Deepfake, desinformação e reputação em risco: por que a responsabilização das plataformas é urgente para quem vive da criatividade
- Da redação

- 18 de jul.
- 3 min de leitura
Por Maria Eduarda Amaral*

A recente decisão do Supremo Tribunal Federal que responsabiliza as plataformas digitais por conteúdos ilícitos não é apenas uma pauta jurídica: é um divisor de águas para quem vive da própria imagem, da influência e da criatividade. Num cenário em que a inteligência artificial tem sido usada para manipular rostos, vozes e discursos com realismo cada vez mais sofisticado, a ausência de regulação era, na prática, uma sentença de vulnerabilidade para comunicadores e criadores de conteúdo.
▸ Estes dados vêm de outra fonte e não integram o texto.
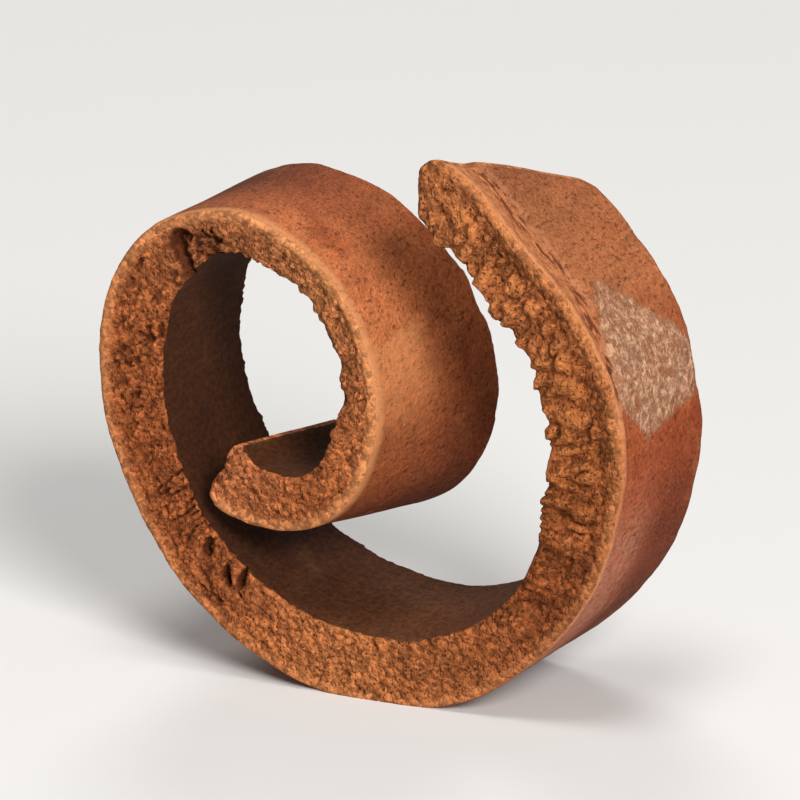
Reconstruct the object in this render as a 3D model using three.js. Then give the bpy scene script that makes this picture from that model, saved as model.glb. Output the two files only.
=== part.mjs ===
// Cinnamon stick: a short length sawn from a thick quill of dried bark. One strip of bark
// starts at a free end at the top right, runs down and round as a wide outer turn, and rolls
// up inside it into a smaller curl. The roll's axis is level, along Y, with the sawn front
// face towards -Y, and the piece stands on a small worn flat under the outer turn.
// Millimetres, +Z up, the origin on the ground under the middle of the piece.

import * as THREE from 'three';
import { mergeVertices } from 'three/addons/utils/BufferGeometryUtils.js';

// Driving dimensions
const CUT_WIDTH = 17.8;            // between the two sawn faces, along the roll's axis
const END_SLANT = 8.3;             // the free end is this much shorter at the back
const TIP_SLANT = 1.7;             // the inner end is this much longer at its inner skin
const TIP_CORNER_LOST = 1.1;       // and this much shorter at its outer bark
const INNER_CORNER_LOST = 2.6;     // the free end is this much shorter at its inner skin
const OUTER_CORNER_LOST = 0.9;     // and this much at its outer bark
const EDGE_ROUNDING = 0.5;         // crumbled edges of the sawn faces
const END_ROUNDING = 1.1;          // worn corners of the free end
const WORN_DEPTH = 0.6;            // lowest bark worn away where the piece stands

// The roll from the free end inwards, as the middle line of the bark. Each stretch has the
// degrees turned and the radius, at the front face and at the back face.
const ROLL = [
  { front: [4.5, 196], back: [4.5, 196] },
  { front: [89, 21.6], back: [89, 21.6] },
  { front: [43, 17.9], back: [43, 17.9] },
  { front: [105, 24.6], back: [105, 24.6] },
  { front: [104, 9.3], back: [88, 9.6] },
  { front: [95, 14.0], back: [83, 17.2] },
  { front: [109, 6.33], back: [122, 8.4] },
];
const FREE_END_HEADING = -44;     // degrees, the strip's direction at its free end
const CURVE_BLEND = 3;             // one radius passes into the next over about this length

// Thickness of the bark: distance from the free end, then thickness at the front and the back
const BARK = [
  [0, 5.2, 4.8],
  [5, 6.7, 5.6],
  [12, 6.5, 6.5],
  [18, 7.0, 7.0],
  [24, 7.7, 7.4],
  [30, 6.7, 7.2],
  [36, 6.0, 6.9],
  [48, 5.4, 6.4],
  [56, 6.3, 6.5],
  [68, 6.4, 6.6],
  [88, 5.7, 5.6],
  [104, 6.1, 5.4],
  [112, 5.6, 4.8],
  [118, 4.5, 4.4],
  [127, 3.6, 3.8],
  [135, 3.4, 3.6],
  [143, 4.1, 3.8],
  [151, 5.1, 4.4],
  [155, 5.1, 4.6],
  [160, 6.4, 4.8],
];

// Swellings of the inner edge of the front face: distance from the free end, then how far the
// edge stands in past the even bark
const LIP = [
  [0, 0],
  [4, 0.6],
  [8, -0.3],
  [12, 0],
  [20, -0.8],
  [27, 0.4],
  [35, 1.1],
  [44, 0.2],
  [60, 0],
  [110, 0],
  [119, -0.5],
  [125, 0],
  [134, 0.5],
  [142, 0],
  [149, -0.5],
  [155, 0.3],
  [160, -0.1],
];

// Relief, placed by distance from the free end
const SAWN = { lump: 2.2, depth: 0.25 };                        // both sawn faces
const CRUMBLY = { from: 1, to: 46, lump: 2.4, depth: 0.8 };     // torn inner part of the front
const PEELED = { full: 12, to: 34, width: 4.2, depth: 0.5 };    // cork lost along the front edge
const CRACK = { at: 113.8, width: 1.0, depth: 1.4 };            // fissure across the front face
const TORN = { from: 115, to: 142, depth: 0.9 };                // inner lip broken back
const BARK_WAVES = { lump: 9, depth: 0.25 };                    // uneven bark, both sides
const BITTEN = { lump: 2.6, depth: 0.35 };                      // inner edge of the crumbly part

// Facets
const STEPS_ALONG = 150;
const STEPS_ACROSS = 11;
const STEPS_THROUGH = 5;
const EDGE_CROWDING = 0.55;        // facets across are finer near the sawn edges
const WALK_STEPS = 800;

const BARK_BROWN = 0xa8653a;

const { clamp, degToRad, lerp, smoothstep } = THREE.MathUtils;

// A fixed random value from -1 to 1 for each point of a lattice
function latticeValue(i, j, k) {
  const spread = Math.sin(127.1 * i + 311.7 * j + 74.7 * k) * 43758.5453;
  return 2 * (spread - Math.floor(spread)) - 1;
}

// Smooth lumps of about the given size in millimetres, from -1 to 1
function lumps(size, a, b, c) {
  const [i, j, k] = [a, b, c].map((value) => Math.floor(value / size));
  const [u, v, w] = [a / size - i, b / size - j, c / size - k].map((t) => smoothstep(t, 0, 1));
  const edge = (dj, dk) => lerp(latticeValue(i, j + dj, k + dk), latticeValue(i + 1, j + dj, k + dk), u);
  return lerp(lerp(edge(0, 0), edge(1, 0), v), lerp(edge(0, 1), edge(1, 1), v), w);
}

// A value from a table of [distance, value, ...] rows, eased between the rows
function fromTable(table, distance, column) {
  const next = table.findIndex((row) => row[0] > distance);
  if (next === -1) {
    return table.at(-1)[column];
  }
  if (next === 0) {
    return table[0][column];
  }
  const [a, b] = [table[next - 1], table[next]];
  return lerp(a[column], b[column], smoothstep(distance, a[0], b[0]));
}

// 1 between two places, fading to 0 over the given length outside them
function between(distance, from, to, fade) {
  return smoothstep(distance, from - fade, from) * (1 - smoothstep(distance, to, to + fade));
}

// Where each stretch begins along one face's line, and where the last one ends
function stretchStarts(face) {
  const starts = [0];
  for (const stretch of ROLL) {
    const [degrees, radius] = stretch[face];
    starts.push(starts.at(-1) + degToRad(degrees) * radius);
  }
  return starts;
}

const frontStarts = stretchStarts('front');
const LENGTH = frontStarts.at(-1);
const REACH = LENGTH + TIP_SLANT;

// Curvature at a distance along one face's line, passing gradually between stretches
function curvature(distance, starts, face) {
  let sum = 0;
  let weights = 0;
  for (let i = 0; i < ROLL.length; i++) {
    const entered = Math.tanh((distance - starts[i]) / CURVE_BLEND);
    const left = Math.tanh((distance - starts[i + 1]) / CURVE_BLEND);
    sum += (entered - left) / ROLL[i][face][1];
    weights += entered - left;
  }
  return sum / weights;
}

// The middle line of the bark on one face, at even steps of the front face's line
function walk(face) {
  const starts = stretchStarts(face);
  const line = [];
  let [x, z, heading, previous] = [0, 0, degToRad(FREE_END_HEADING), 0];
  for (let i = 0; i <= WALK_STEPS; i++) {
    const front = (REACH * i) / WALK_STEPS;
    const k = Math.min(frontStarts.findLastIndex((start) => start <= front), ROLL.length - 1);
    const share = (front - frontStarts[k]) / (frontStarts[k + 1] - frontStarts[k]);
    const distance = lerp(starts[k], starts[k + 1], share);
    const step = distance - previous;
    const turn = step * curvature(distance - step / 2, starts, face);
    x += step * Math.cos(heading - turn / 2);
    z += step * Math.sin(heading - turn / 2);
    heading -= turn;
    previous = distance;
    line.push([x, z, heading]);
  }
  return line;
}

const frontLine = walk('front');
const backLine = walk('back');

// The middle of the bark and its direction, between the front face (0) and the back face (1)
function middle(distance, across) {
  const place = clamp(distance / REACH, 0, 1) * WALK_STEPS;
  const i = Math.min(Math.floor(place), WALK_STEPS - 1);
  const value = (j) => lerp(
    lerp(frontLine[i][j], frontLine[i + 1][j], place - i),
    lerp(backLine[i][j], backLine[i + 1][j], place - i),
    across,
  );
  return { x: value(0), z: value(1), heading: value(2) };
}

// How far the front face is crumbled back, over the wall from the inner skin (-1) to the
// outer bark (1)
function frontCrumbled(distance, out) {
  const inner = 1 - smoothstep(out, 0.2, 0.8);
  const ridges = 0.5 + 0.5 * lumps(CRUMBLY.lump, distance, out * 1.2, 7.3);
  const crumbly = CRUMBLY.depth * ridges * inner * between(distance, CRUMBLY.from, CRUMBLY.to, 4);
  const crackPlace = Math.abs(distance - CRACK.at - 0.7 * out) / CRACK.width;
  const crack = CRACK.depth * Math.max(0, 1 - crackPlace) * (1 - smoothstep(out, 0.3, 0.7));
  const torn = TORN.depth * (0.5 - 0.5 * out) ** 1.5 * between(distance, TORN.from, TORN.to, 2);
  return crumbly + crack + torn * (0.8 + 0.5 * lumps(2.5, distance, out, 3.1));
}

// How much cork is gone from the outer bark, at a depth behind the front face
function corkLost(distance, depth) {
  const width = PEELED.width * (1 - smoothstep(distance, PEELED.full, PEELED.to));
  const edge = width + 0.5 * lumps(4, distance, 2.2, 5.7);
  return PEELED.depth * (1 - smoothstep(depth, edge - 0.6, edge + 0.3)) * smoothstep(width, 0, 1);
}

// Splits a coordinate into the core of a rounded block and the part that is in its rounding
function rounded(value, low, high, radius) {
  const core = clamp(value, low + radius, high - radius);
  return { core, over: value - core };
}

// Moves a point of the flat unit block to its place in the rolled-up bark. along runs from
// the free end to the inner end, across from the front to the back, through from the inner
// skin to the outer bark.
function rollUp(point) {
  const along = point.x;
  const across = point.y;
  let out = 2 * point.z - 1;
  let distance = along * LENGTH + END_SLANT * across * (1 - along);
  let depth = across * CUT_WIDTH;

  // worn and crumbled edges
  const thickness = lerp(fromTable(BARK, distance, 1), fromTable(BARK, distance, 2), across);
  const crumble = EDGE_ROUNDING * (1 + 0.6 * lumps(3, distance, 9 * across, out));
  const ends = rounded(along * LENGTH, 0, LENGTH, END_ROUNDING);
  const faces = rounded(depth, 0, CUT_WIDTH, crumble);
  const skins = rounded(out * thickness / 2, -thickness / 2, thickness / 2, crumble);
  const over = Math.hypot(ends.over / END_ROUNDING, faces.over / crumble, skins.over / crumble);
  const pull = 1 / Math.max(over, 1);
  distance += ends.over * (pull - 1);
  depth = faces.core + faces.over * pull;
  let height = skins.core + skins.over * pull;
  out = (2 * height) / thickness;

  // both ends slant through the thickness of the bark
  const lost = INNER_CORNER_LOST * clamp(-out, 0, 1) ** 1.5 + OUTER_CORNER_LOST * clamp(out, 0, 1) ** 3;
  distance += lost * (1 - smoothstep(along, 0, 0.05));
  const tip = TIP_SLANT * smoothstep(-out, -0.1, 0.8) - TIP_CORNER_LOST * clamp(out, 0, 1) ** 2;
  distance += tip * smoothstep(along, 0.93, 1);

  // relief of the sawn faces
  const nearFront = 1 - smoothstep(across, 0, 0.12);
  const nearBack = smoothstep(across, 0.88, 1);
  const sawn = SAWN.depth * (0.5 + 0.5 * lumps(SAWN.lump, distance, 3 * out, 20 * across));
  depth += nearFront * (sawn + frontCrumbled(distance, out));
  depth -= nearBack * sawn * 2.5;

  // relief of the inner skin and the outer bark
  const wave = BARK_WAVES.depth * lumps(BARK_WAVES.lump, distance, depth, 4 * out + 11);
  const ragged = between(distance, CRUMBLY.from, CRUMBLY.to, 6) * (1 - smoothstep(depth, 2, 6));
  const bitten = BITTEN.depth * ragged * lumps(BITTEN.lump, distance, depth * 0.5, 17.9);
  const lip = fromTable(LIP, distance, 1) * (1 - smoothstep(depth, 2, 8));
  height += wave;
  height += (bitten - lip) * clamp(-out, 0, 1);
  height -= corkLost(distance, depth) * clamp(out, 0, 1);

  const { x, z, heading } = middle(distance, depth / CUT_WIDTH);
  point.set(x - Math.sin(heading) * height, depth, z + Math.cos(heading) * height);
}

// A flat strip of bark in small facets, rolled up and stood on its worn flat
function rolledBark() {
  const block = new THREE.BoxGeometry(1, 1, 1, STEPS_ALONG, STEPS_ACROSS, STEPS_THROUGH);
  block.deleteAttribute('normal');
  block.deleteAttribute('uv');
  const strip = mergeVertices(block, 1e-5);
  const positions = strip.attributes.position;
  const point = new THREE.Vector3();
  for (let i = 0; i < positions.count; i++) {
    point.fromBufferAttribute(positions, i).addScalar(0.5);
    point.y -= (EDGE_CROWDING * Math.sin(2 * Math.PI * point.y)) / (2 * Math.PI);
    rollUp(point);
    positions.setXYZ(i, point.x, point.y, point.z);
  }
  strip.computeBoundingBox();
  const ground = strip.boundingBox.min.z + WORN_DEPTH;
  for (let i = 0; i < positions.count; i++) {
    positions.setZ(i, Math.max(positions.getZ(i), ground));
  }
  strip.computeBoundingBox();
  const { min, max } = strip.boundingBox;
  strip.translate(-(min.x + max.x) / 2, -(min.y + max.y) / 2, -min.z);
  strip.computeVertexNormals();
  return strip;
}

const cinnamon = new THREE.Group();
const bark = new THREE.Mesh(
  rolledBark(),
  new THREE.MeshStandardMaterial({ color: BARK_BROWN, roughness: 0.85, metalness: 0 }),
);
bark.name = 'cinnamon_stick';
cinnamon.add(bark);

export default cinnamon;
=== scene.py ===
"""Cinnamon stick: a short sawn length of thick rolled bark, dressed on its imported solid."""
import itertools
import math

import bmesh
import bpy
import numpy as np
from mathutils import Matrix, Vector


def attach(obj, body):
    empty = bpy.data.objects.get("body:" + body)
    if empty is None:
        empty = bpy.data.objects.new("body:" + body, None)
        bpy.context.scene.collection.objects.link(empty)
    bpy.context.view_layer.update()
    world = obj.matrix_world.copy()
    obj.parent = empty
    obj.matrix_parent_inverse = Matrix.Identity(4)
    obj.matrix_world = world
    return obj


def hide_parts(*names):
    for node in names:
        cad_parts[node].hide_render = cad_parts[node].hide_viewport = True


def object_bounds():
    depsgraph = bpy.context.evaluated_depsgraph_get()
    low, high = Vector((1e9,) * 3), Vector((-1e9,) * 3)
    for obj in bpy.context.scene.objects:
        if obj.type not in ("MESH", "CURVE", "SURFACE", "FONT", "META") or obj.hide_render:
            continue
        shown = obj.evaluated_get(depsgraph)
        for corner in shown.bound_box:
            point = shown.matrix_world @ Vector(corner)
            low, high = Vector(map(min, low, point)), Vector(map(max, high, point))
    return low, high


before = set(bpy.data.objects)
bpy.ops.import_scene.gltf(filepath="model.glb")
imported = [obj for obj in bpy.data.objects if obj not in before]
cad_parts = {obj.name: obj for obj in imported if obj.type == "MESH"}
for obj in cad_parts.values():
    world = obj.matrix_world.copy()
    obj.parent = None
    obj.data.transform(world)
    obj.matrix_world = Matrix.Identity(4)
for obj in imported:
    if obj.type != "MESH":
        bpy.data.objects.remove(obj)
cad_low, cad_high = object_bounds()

MM = 0.001                       # lengths below are in millimetres unless a name says otherwise
NODE = "cinnamon_stick"

# The strip of bark and how it is rolled, as in the solid
CUT_WIDTH = 17.8                 # between the two sawn faces
END_SLANT = 8.3                  # the free end is this much shorter at the back
TIP_SLANT = 1.7                  # the inner end is this much longer at its inner skin
TIP_CORNER_LOST = 1.1            # and this much shorter at its outer bark
INNER_CORNER_LOST = 2.6          # the free end is this much shorter at its inner skin
OUTER_CORNER_LOST = 0.9          # and this much at its outer bark
EDGE_ROUNDING = 0.5              # crumbled edges of the sawn faces
END_ROUNDING = 1.1               # worn corners of the free end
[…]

Paolla Oliveira, Neymar, Ana Maria Braga, William Bonner e Drauzio Varella são alguns dos nomes que já viraram vítimas de deepfakes no Brasil. Seus rostos e vozes foram usados em vídeos falsos para divulgar golpes financeiros e espalhar desinformação. O impacto não é apenas simbólico: atinge diretamente a credibilidade, o vínculo com o público e o valor econômico da imagem desses profissionais. Em qualquer outro setor, isso seria tratado como dano grave. Na internet brasileira, até agora, era tratado com indiferença institucional.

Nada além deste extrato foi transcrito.